Hello I am very new to arduino but I have a project I need help with, I'm very willing to pay.
I have an electric skateboard I have made, using outrunner motors. The motor has 3 hall sensors for sync and rom detection.
What I want to do it have a cruse control system that kicks in after I finish pushing my skate board.
I want my arduino uno or femtoduino (when finished) to record the signal from the hall sensor when I put my foot back on the board/pressure sensor and convert it to a pwm signal for my speed controller to keep the board/motors rotating at the same speed and when I remove my foot from the board/pressure sensor the pwm signal to my ESC stops for faster kicking or foot braking.
Can some one please help with this project I have no idea about writing code.
Please redirect me to other links if this has been done before
Then, this really isn't the project for you. Put some flashy LEDs on your skateboard, or something, but do not trust your life to code that you have written.
Then, this really isn't the project for you. Put some flashy LEDs on your skateboard, or something, but do not trust your life to code that you have written.
Thanks for that but I did offer to pay some one who's code I could trust. I trust code more then my finger that made me come off my board 3 months ago and got me knee surgery.

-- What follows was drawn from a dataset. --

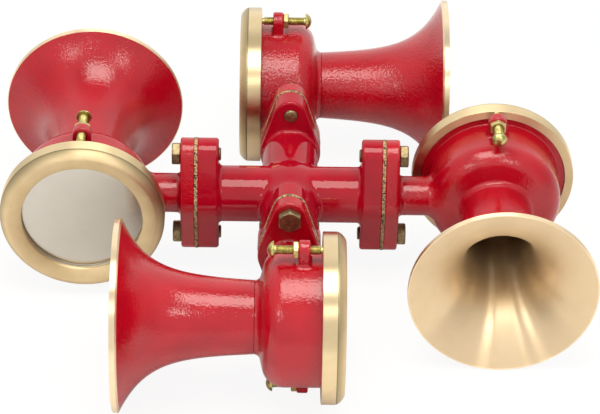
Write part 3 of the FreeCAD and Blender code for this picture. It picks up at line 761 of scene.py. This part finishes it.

I did see that, but it's more than the code. Whoever you hire needs all of your hardware, too. Proper positioning of the hall effect sensor and the magnets that it senses is critical. Proper connection to the Arduino is essential. Proper protection of the solder joints and all wiring is essential. The type, size, and location of the "go" switch is important, as is proper connections and wiring protection.
I, for one, am not willing to write code for hardware if I can't control all of those factors.
PaulS:
I did see that, but it's more than the code. Whoever you hire needs all of your hardware, too. Proper positioning of the hall effect sensor and the magnets that it senses is critical. Proper connection to the Arduino is essential. Proper protection of the solder joints and all wiring is essential. The type, size, and location of the "go" switch is important, as is proper connections and wiring protection.
I, for one, am not willing to write code for hardware if I can't control all of those factors.
Mate I'm sorry to say but you don't have to help!
I have every thing to help some one help me. hardware, product samples, as many motors as they need to check the hall positioning Even running boards. Yes also the skill's needed. The only thing I don't know how to do is write code.